◆ Exercise details
Give again, word for word, each line from the top of the listing through the line that holds "return root, aim, face, length".

◆ Data excerpt
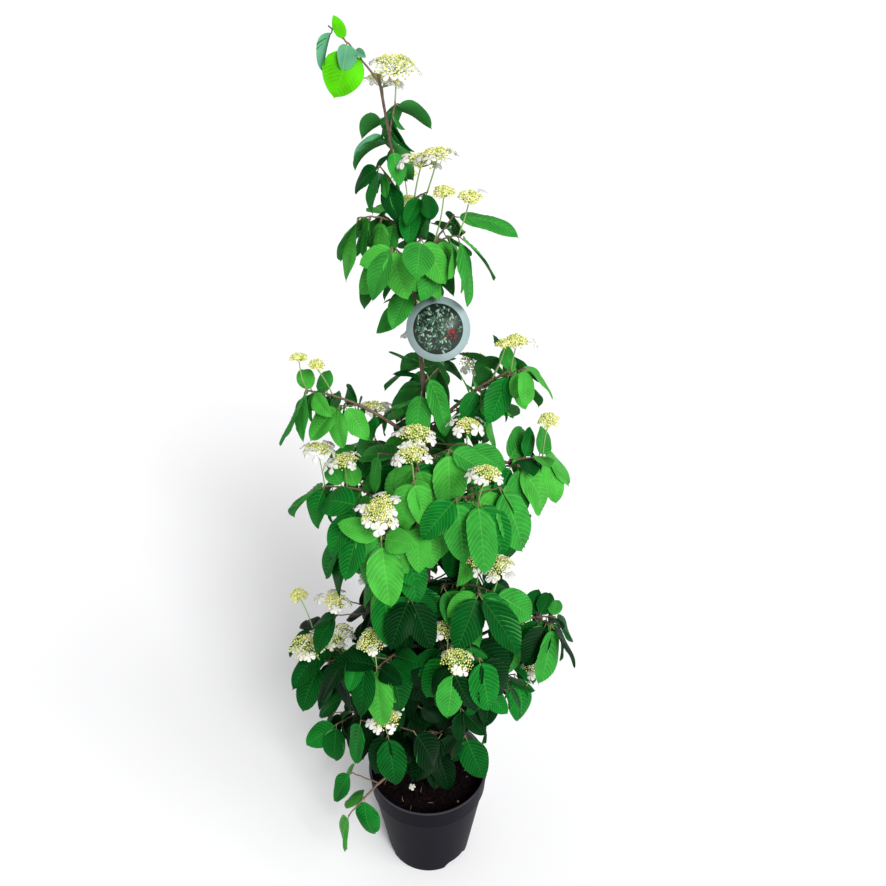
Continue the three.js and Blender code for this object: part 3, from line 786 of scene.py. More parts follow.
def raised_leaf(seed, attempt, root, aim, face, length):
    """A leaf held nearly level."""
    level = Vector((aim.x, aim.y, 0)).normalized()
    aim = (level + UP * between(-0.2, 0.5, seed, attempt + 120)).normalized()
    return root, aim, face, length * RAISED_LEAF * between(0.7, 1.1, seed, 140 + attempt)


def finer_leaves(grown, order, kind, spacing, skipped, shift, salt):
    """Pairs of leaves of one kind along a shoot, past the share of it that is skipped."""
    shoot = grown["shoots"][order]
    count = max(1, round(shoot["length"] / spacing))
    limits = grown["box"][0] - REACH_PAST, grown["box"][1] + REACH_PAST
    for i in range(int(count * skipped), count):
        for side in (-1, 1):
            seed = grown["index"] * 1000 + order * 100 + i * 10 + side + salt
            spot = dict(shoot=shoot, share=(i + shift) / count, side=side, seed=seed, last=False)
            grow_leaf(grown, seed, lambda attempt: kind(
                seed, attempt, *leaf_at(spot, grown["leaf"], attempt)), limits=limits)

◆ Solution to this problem
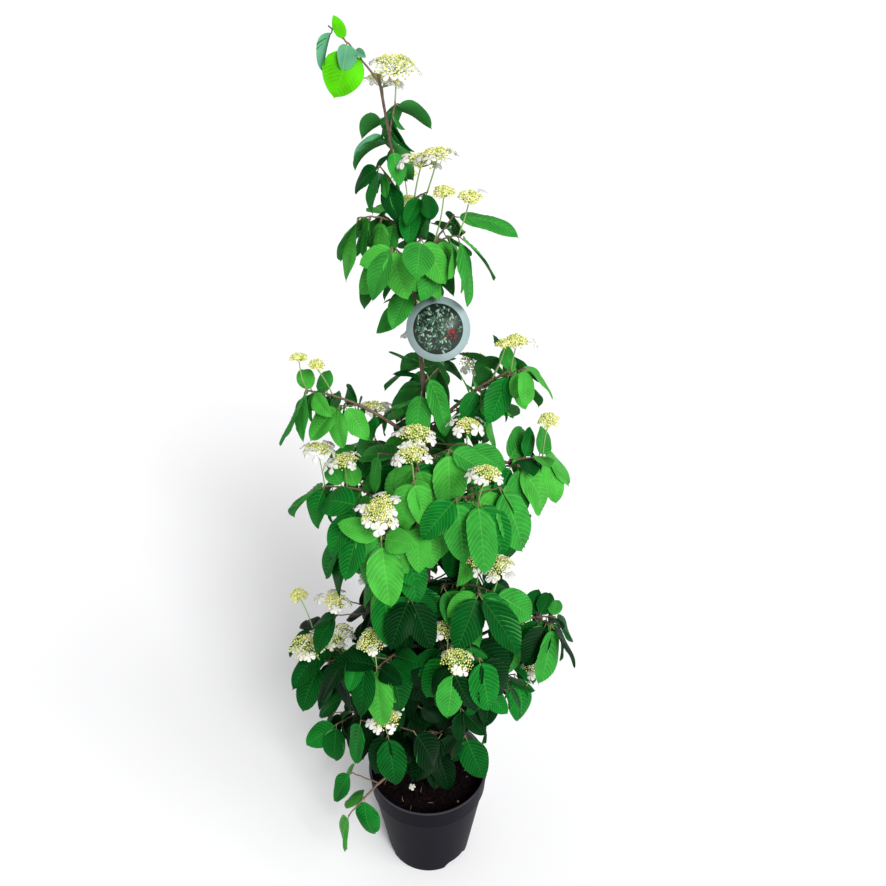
Continue the three.js and Blender code for this object: part 3, from line 786 of scene.py. More parts follow.
def raised_leaf(seed, attempt, root, aim, face, length):
    """A leaf held nearly level."""
    level = Vector((aim.x, aim.y, 0)).normalized()
    aim = (level + UP * between(-0.2, 0.5, seed, attempt + 120)).normalized()
    return root, aim, face, length * RAISED_LEAF * between(0.7, 1.1, seed, 140 + attempt)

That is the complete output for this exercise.